Why is that? I don't understand not only why second message was received but also why message object points to wrong queue object.

bbkr commented 4 months ago

I get the same crooked result in reactive way:

use Net::AMQP;

my $handle = Net::AMQP.new( ... );

react {
    whenever $handle.connect( ) -> $connection {
        whenever $handle.open-channel( 1 ) -> $channel {
            for 'q1', 'q2' -> $queue-name {
                whenever $channel.queue( $queue-name ) -> $queue {
                    whenever $queue.message-supply -> $message {
                        say 'message ' ~ $message.body.decode ~ ' in queue ' ~ $message.queue;
                    }
                    $queue.consume();
                }
            }
        }
    }
}
bbkr commented 4 months ago

And it gets weirder. I declared more queues - 'q1', 'q2', 'q3', 'q4', 'q5'. Message published to q1 is received twice (as shown above). But message published to q3 is delivered once and shown as arriving from... q5.

bbkr commented 4 months ago

I checked source code and I'm not sure if my $delivery-lock = Lock.new; in Queue::message-supply is correct. Looks like this should be variable provided by Channel. Because in current form each Queue has its own lock, not protecting correct order of $!header / $!body supplies tapping.

My conclusion may not be correct, I haven't debugged it deeply. But fact that each Queue creates its own localized Lock only during Supplier construction feels bad.

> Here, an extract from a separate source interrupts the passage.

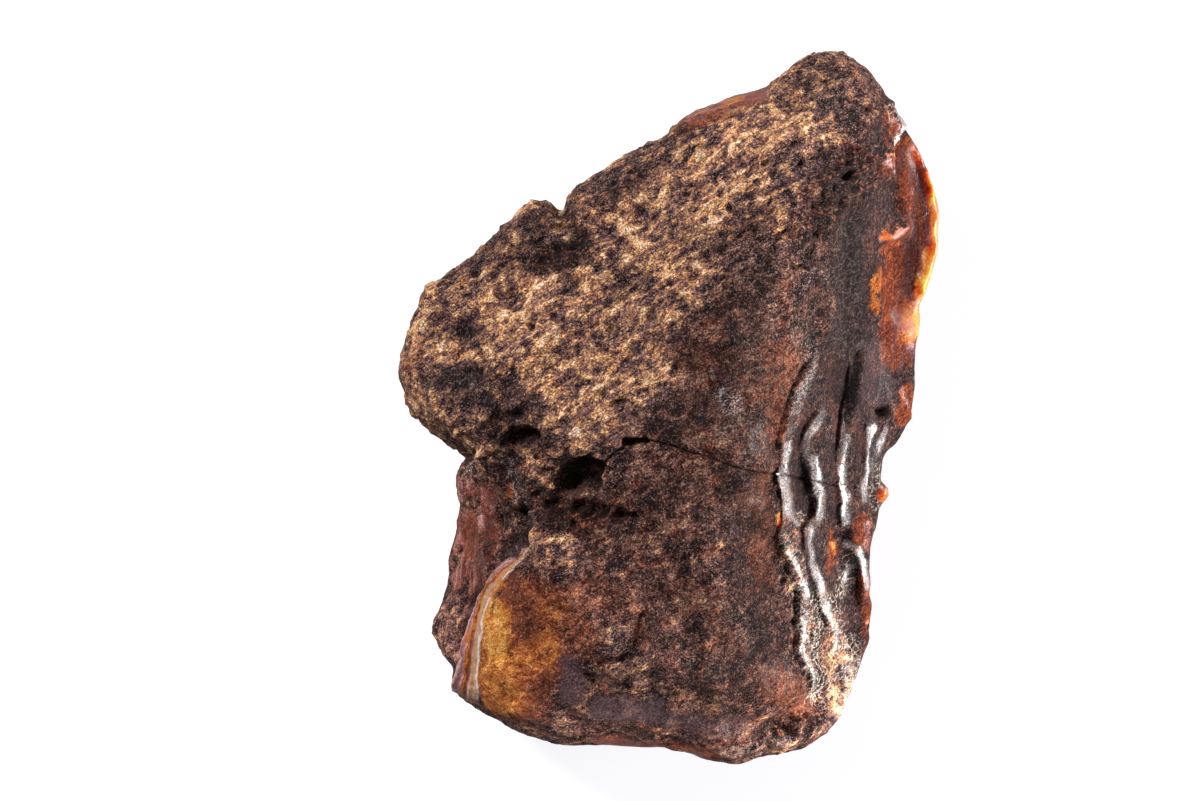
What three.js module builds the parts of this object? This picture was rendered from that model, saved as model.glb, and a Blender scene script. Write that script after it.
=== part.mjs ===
// A lump of raw amber lying on its broad back. Millimetres, +Z up.
// Its long axis is Y, and the origin is on the ground under the middle of its box.
import * as THREE from 'three';
import { mergeVertices } from 'three/addons/utils/BufferGeometryUtils.js';

// Driving dimensions
const length = 72;
const width = 54;
const thickness = 30;

// How the lump is built up
const meshDetail = 18;        // subdivisions of the starting icosahedron
const boxiness = 2.5;         // 2 is an ellipsoid, more is squarer
const crownHeight = 32;       // top of the lump before its faces are broken off
const bellyDepth = -1.1;      // bottom of the lump before the resting patch is cut flat
const faceBlend = 2.2;        // rounding where a broken face meets the lump
const swellSize = 0.45;       // height of the broad lumps all over it
const outlineCentre = new THREE.Vector2(-1, -2);

// The rim, which is the widest line round the lump: places and heights, counter-clockwise from its right
const rimPoints = [
  [24.4, 0.4, 14], [24.7, 6.2, 14.5], [25.2, 11, 15], [26.7, 17, 15.5], [27, 20, 15.5], [25.6, 24.6, 15.5],
  [22.6, 29.6, 15], [19.8, 33.8, 15], [16, 36, 15], [12.9, 35.2, 15], [10.3, 32.5, 15], [6.2, 31.2, 15],
  [2.5, 29.9, 15], [-1, 27.2, 14], [-6.6, 24.4, 14], [-11.2, 20.6, 14], [-14.1, 20.5, 14], [-18.2, 17, 14],
  [-22.4, 13.5, 13.5], [-25, 11.2, 13], [-26.4, 8, 13], [-27, 4, 13], [-26.4, 0.4, 13], [-24.2, -2.3, 12],
  [-20.6, -4.6, 11], [-21.2, -7, 9], [-21.6, -11.4, 8], [-22.6, -16, 8], [-23.6, -22.4, 8.5],
  [-22.6, -26.4, 9], [-20.8, -29.6, 10], [-17.4, -31.6, 10], [-11.3, -34, 10], [-4.3, -34, 10],
  [1.4, -34.6, 10], [6.3, -36, 10], [9.7, -35, 10], [13.4, -34.3, 10], [16.6, -32, 10], [18.3, -28, 10],
  [20.4, -21.5, 11], [20, -15.6, 12], [20.8, -11, 12.5], [21.6, -9.2, 13], [21, -5.8, 13],
  [22.4, -3.8, 13.5],
];

// Broad broken faces that trim the lump: a point on each face and its outward normal
const upperFaces = [
  { point: [-14, 12, 23.5], normal: [-0.34, 0.3, 0.89] },   // long bedded face, upper left
  { point: [-2, -16, 28.2], normal: [-0.1, -0.14, 0.98] },  // lower front
  { point: [15.5, 2, 23.5], normal: [0.7, -0.18, 0.69] },   // folded flank, right
  { point: [14, -30, 21], normal: [0.3, -0.62, 0.72] },     // lower right corner
  { point: [14, 30, 24], normal: [0.1, 0.5, 0.86] },        // top knob
];
const underFaces = [
  { point: [19, 14, 7.5], normal: [0.5, 0.05, -0.865] },    // below the thin flange
  { point: [-16, 8, 4.5], normal: [-0.5, 0.2, -0.84] },     // below the left lobe
  { point: [0, -28, 4], normal: [0.05, -0.5, -0.86] },      // lower end
];

// Hollows (negative) and swellings (positive) of the upper side: place, radius and height
const mounds = [
  { at: [-9, -8.5], radius: 5.5, height: -3.6 },    // big worn cavity
  { at: [-15, -3.5], radius: 3.6, height: -1.8 },   // hollow beside it
  { at: [-11.5, 16.5], radius: 3.4, height: -1 },   // pitted hollow near the upper edge
  { at: [11, 29], radius: 7, height: 1.4 },         // crown of the top knob
  { at: [-18, 7], radius: 7, height: 1 },           // left lobe
  { at: [-8, -22], radius: 9, height: 1 },          // swollen lower front
  { at: [8, -27], radius: 6, height: 0.8 },         // lower right shoulder
  { at: [2, -29.5], radius: 3.5, height: -1 },      // dip between the two
  { at: [14.5, -31], radius: 3, height: -1 },       // dark dip at the lower right rim
];

// Creases of the upper side: the run of each, its half width and its depth
const creases = [
  { run: [[-26, -4.6], [-18, -5], [-12, -7]], reach: 3, depth: 2 },                  // left notch
  { run: [[13, 10], [12.4, -4], [13.2, -12], [15.4, -22]], reach: 1.9, depth: 1 },   // folds of the flank
  { run: [[17.2, 7], [16.6, -6], [17.4, -15], [18, -23]], reach: 1.8, depth: 1 },
  { run: [[20.6, 6], [19.6, -3], [20, -9]], reach: 1.7, depth: 0.9 },
];

// Ledges: the upper side drops to the right of a walk along each run, and the drop may fade at either end
const ledges = [
  {
    run: [
      [-26, -3.4], [-18.5, -6.4], [-14.4, -9.4], [-14, -12.6], [-16.4, -17], [-19.7, -23], [-23.4, -31],
    ],
    drop: 5.5, blend: 2.6, fadeIn: 0.35, fadeOut: 0.3,
  },
  {
    run: [[19.2, 4], [20.2, 14], [21.4, 24], [22.6, 30], [26, 37]],
    drop: 4, blend: 1.8, fadeIn: 0.3, fadeOut: 0,
  },
];

const circle = 2 * Math.PI;
const smooth = (value, from, to) => THREE.MathUtils.smoothstep(value, from, to);

// Radius and height of the rim, by direction from the outline's centre
function makeRim(points) {
  const places = points.map((point) => new THREE.Vector3(...point));
  const curve = new THREE.CatmullRomCurve3(places, true, 'centripetal');
  const samples = curve.getPoints(points.length * 16).slice(1).map((point) => {
    const arm = new THREE.Vector2(point.x, point.y).sub(outlineCentre);
    return { angle: arm.angle(), radius: arm.length(), height: point.z };
  });
  samples.sort((a, b) => a.angle - b.angle);
  const first = samples[0];
  const last = samples[samples.length - 1];
  samples.unshift({ ...last, angle: last.angle - circle });
  samples.push({ ...first, angle: first.angle + circle });
  return (angle) => {
    const turned = THREE.MathUtils.euclideanModulo(angle, circle);
    const next = samples.findIndex((sample) => sample.angle > turned);
    const low = samples[next - 1];
    const high = samples[next];
    const share = (turned - low.angle) / (high.angle - low.angle);
    return {
      radius: THREE.MathUtils.lerp(low.radius, high.radius, share),
      height: THREE.MathUtils.lerp(low.height, high.height, share),
    };
  };
}

const rimAt = makeRim(rimPoints);

// The same radius with its small notches averaged away, for the inner part of both sides
function softRadius(angle) {
  const offsets = [-0.3, -0.2, -0.1, 0, 0.1, 0.2, 0.3];
  const total = offsets.reduce((sum, offset) => sum + rimAt(angle + offset).radius, 0);
  return total / offsets.length;
}

// A squared-off pillow with the rim as its widest line
function pillowPoint(direction) {
  const angle = Math.atan2(direction.y, direction.x);
  const power = 2 / boxiness;
  const spread = Math.pow(Math.hypot(direction.x, direction.y), power);
  const rise = Math.pow(Math.abs(direction.z), power);
  const rim = rimAt(angle);
  const radius = THREE.MathUtils.lerp(softRadius(angle), rim.radius, smooth(spread, 0.72, 0.98));
  return new THREE.Vector3(
    outlineCentre.x + radius * spread * Math.cos(angle),
    outlineCentre.y + radius * spread * Math.sin(angle),
    THREE.MathUtils.lerp(rim.height, direction.z > 0 ? crownHeight : bellyDepth, rise),
  );
}

// Lower of two heights, rounded where they cross
function blendedMin(a, b) {
  const overlap = Math.max(faceBlend - Math.abs(a - b), 0) / faceBlend;
  return Math.min(a, b) - overlap * overlap * faceBlend / 4;
}

// Height of a broken face above a place
function faceHeight({ point, normal }, place) {
  const along = normal[0] * (place.x - point[0]) + normal[1] * (place.y - point[1]);
  return point[2] - along / normal[2];
}

// Nearest point of a run to a place: its distance, the side of the run and the share of the run before it
function nearestOnRun(run, place) {
  let nearest = { distance: Infinity, side: 1, share: 0 };
  for (let i = 1; i < run.length; i += 1) {
    const start = new THREE.Vector2(...run[i - 1]);
    const edge = new THREE.Vector2(...run[i]).sub(start);
    const arm = new THREE.Vector2(place.x, place.y).sub(start);
    const along = THREE.MathUtils.clamp(arm.dot(edge) / edge.lengthSq(), 0, 1);
    const distance = arm.distanceTo(edge.clone().multiplyScalar(along));
    if (distance < nearest.distance) {
      nearest = { distance, side: Math.sign(arm.cross(edge)), share: (i - 1 + along) / (run.length - 1) };
    }
  }
  return nearest;
}

// Drop of the ground beside a ledge
function ledgeDrop(ledge, place) {
  const { distance, side, share } = nearestOnRun(ledge.run, place);
  const start = ledge.fadeIn ? smooth(share, 0, ledge.fadeIn) : 1;
  const end = ledge.fadeOut ? 1 - smooth(share, 1 - ledge.fadeOut, 1) : 1;
  return ledge.drop * start * end * smooth(distance * side, -ledge.blend, ledge.blend);
}

// Everything that the upper side adds to the trimmed pillow
function reliefHeight(place) {
  let height = 0;
  for (const mound of mounds) {
    const distance = Math.hypot(place.x - mound.at[0], place.y - mound.at[1]);
    height += mound.height * (1 - smooth(distance, 0, mound.radius));
  }
  for (const crease of creases) {
    height -= crease.depth * (1 - smooth(nearestOnRun(crease.run, place).distance, 0, crease.reach));
  }
  for (const ledge of ledges) {
    height -= ledgeDrop(ledge, place);
  }
  return height;
}

// Broad uneven swelling, so that no side is smooth
function swell(place) {
  const wide = Math.sin(place.x * 0.42 + place.y * 0.17) * Math.sin(place.y * 0.38 - place.z * 0.3);
  const small = Math.sin(place.x * 0.8 - place.y * 0.5 + 1) * Math.sin(place.z * 0.7 + place.y * 0.6);
  return swellSize * (wide + 0.5 * small);
}

// A direction from the lump's middle to the place on its surface
function shapePoint(direction) {
  const place = pillowPoint(direction);
  const rimHeight = rimAt(Math.atan2(direction.y, direction.x)).height;
  if (direction.z > 0) {
    const trim = (height, face) => blendedMin(height, faceHeight(face, place));
    const trimmed = upperFaces.reduce(trim, place.z);
    const relief = smooth(direction.z, 0.02, 0.3) * reliefHeight(place);
    place.z = Math.max(trimmed + relief, rimHeight);
  } else {
    const trim = (depth, face) => blendedMin(depth, -faceHeight(face, place));
    const trimmed = underFaces.reduce(trim, -place.z);
    place.z = Math.min(-trimmed, rimHeight);
  }
  return place.addScaledVector(direction, smooth(Math.abs(direction.z), 0.08, 0.4) * swell(place));
}

// Scale and shift to the driving dimensions, with the resting patch cut flat on the ground
function fitToBox(geometry) {
  const position = geometry.attributes.position;
  for (let i = 0; i < position.count; i += 1) {
    position.setZ(i, Math.max(position.getZ(i), 0));
  }
  geometry.computeBoundingBox();
  const size = geometry.boundingBox.getSize(new THREE.Vector3());
  const centre = geometry.boundingBox.getCenter(new THREE.Vector3());
  geometry.translate(-centre.x, -centre.y, 0);
  geometry.scale(width / size.x, length / size.y, thickness / size.z);
}

function amberGeometry() {
  const sphere = new THREE.IcosahedronGeometry(1, meshDetail);
  sphere.deleteAttribute('normal');
  sphere.deleteAttribute('uv');
  const geometry = mergeVertices(sphere, 1e-5);
  const position = geometry.attributes.position;
  const direction = new THREE.Vector3();
  for (let i = 0; i < position.count; i += 1) {
    direction.fromBufferAttribute(position, i).normalize();
    const place = shapePoint(direction);
    position.setXYZ(i, place.x, place.y, place.z);
  }
  fitToBox(geometry);
  geometry.computeVertexNormals();
  return geometry;
}

const crustedAmber = new THREE.MeshStandardMaterial({ color: 0x6e4630, roughness: 0.6, metalness: 0 });

const amber = new THREE.Mesh(amberGeometry(), crustedAmber);
amber.name = 'amber';

const group = new THREE.Group();
group.add(amber);

export default group;
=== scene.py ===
import math
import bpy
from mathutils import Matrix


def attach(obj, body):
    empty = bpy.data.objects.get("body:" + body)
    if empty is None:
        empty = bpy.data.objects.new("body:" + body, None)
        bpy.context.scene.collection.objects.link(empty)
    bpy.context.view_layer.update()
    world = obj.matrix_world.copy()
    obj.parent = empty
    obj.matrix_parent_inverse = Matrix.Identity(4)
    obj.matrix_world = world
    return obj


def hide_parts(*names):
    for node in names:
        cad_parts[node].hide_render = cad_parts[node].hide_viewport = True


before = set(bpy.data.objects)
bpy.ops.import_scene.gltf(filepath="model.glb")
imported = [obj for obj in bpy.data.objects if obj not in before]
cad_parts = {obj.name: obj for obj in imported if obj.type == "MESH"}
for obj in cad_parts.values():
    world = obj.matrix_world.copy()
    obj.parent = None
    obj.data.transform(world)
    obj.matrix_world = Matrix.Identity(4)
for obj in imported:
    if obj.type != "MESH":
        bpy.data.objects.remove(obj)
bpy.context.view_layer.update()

from types import SimpleNamespace

import bmesh
import bpy
import numpy as np
from mathutils import Vector, noise

mm = 0.001


class Wire:          # one output socket that can be used in sums
    def __init__(self, tree, socket):
        self.tree = tree
        self.socket = socket

    def sum(self, operation, first, second):
        return addNode(self.tree, "ShaderNodeMath", {"operation": operation}, {0: first, 1: second})

    def __add__(self, other):
        return self.sum("ADD", self, other)

    def __radd__(self, other):
        return self.sum("ADD", other, self)

    def __sub__(self, other):
        return self.sum("SUBTRACT", self, other)

    def __rsub__(self, other):
        return self.sum("SUBTRACT", other, self)

    def __mul__(self, other):
        return self.sum("MULTIPLY", self, other)

    def __rmul__(self, other):
        return self.sum("MULTIPLY", other, self)

    def output(self, name):          # another output of the same node
        return Wire(self.tree, self.socket.node.outputs[name])


def addNode(tree, kind, settings=None, sockets=None, output=0):
    node = tree.nodes.new(kind)
    for name, value in (settings or {}).items():
        setattr(node, name, value)
    for name, value in (sockets or {}).items():
        if isinstance(value, Wire):
            tree.links.new(value.socket, node.inputs[name])
        else:
            node.inputs[name].default_value = value
    return None if output is None else Wire(tree, node.outputs[output])


def mixColours(tree, factor, first, second):
    return addNode(tree, "ShaderNodeMix", {"data_type": "RGBA"}, {0: factor, 6: first, 7: second}, output=2)


def ramp(tree, value, low, high):          # 0 below low, 1 above high, smooth between
    return addNode(tree, "ShaderNodeMapRange", {"interpolation_type": "SMOOTHSTEP"},
                   {"Value": value, "From Min": low, "From Max": high})


def gradient(tree, value, stops):          # colours at places from 0 to 1
    wire = addNode(tree, "ShaderNodeValToRGB", {}, {"Fac": value})
    elements = wire.socket.node.color_ramp.elements
    for index, (place, colour) in enumerate(stops):
        element = elements[index] if index < 2 else elements.new(place)
        element.position = place
        element.color = (*colour, 1)
    return wire


def newMaterial(name):
    material = bpy.data.materials.new(name)
    material.use_nodes = True
    material.node_tree.nodes.clear()
    return material, material.node_tree


# the lump is measured in millimetres, and a run of places is seen from above
def smooth(value, low, high):
    share = np.clip((value - low) / (high - low), 0, 1)
    return share * share * (3 - 2 * share)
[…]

jonathanstowe commented 4 months ago

Really you want to use declare-queue rather than just queue which does work as expected. However it appears that there is a race condition in consume whereby the queues wind up with the same consumer-tag, you can demonstrate this by putting a sleep 1 before the .consume. The problem arises because the consume-ok method from RabbitMQ doesn't specify the queue name.

I'll find a way of fixing this.

jonathanstowe commented 4 months ago

The part that I overlooked completely was that .consume returns a Promise (like pretty much all of the methods,) and really the code should await on that, which does indeed solve the problem.

I'll still make a fix because mostly people don't need to get the result of the .consume (it's the consumer-tag,) and it the behaviour is rather surprising.

bbkr commented 4 months ago

Indeed await $queue.consume did the trick. Thank you for quick response (and for Raku module itself).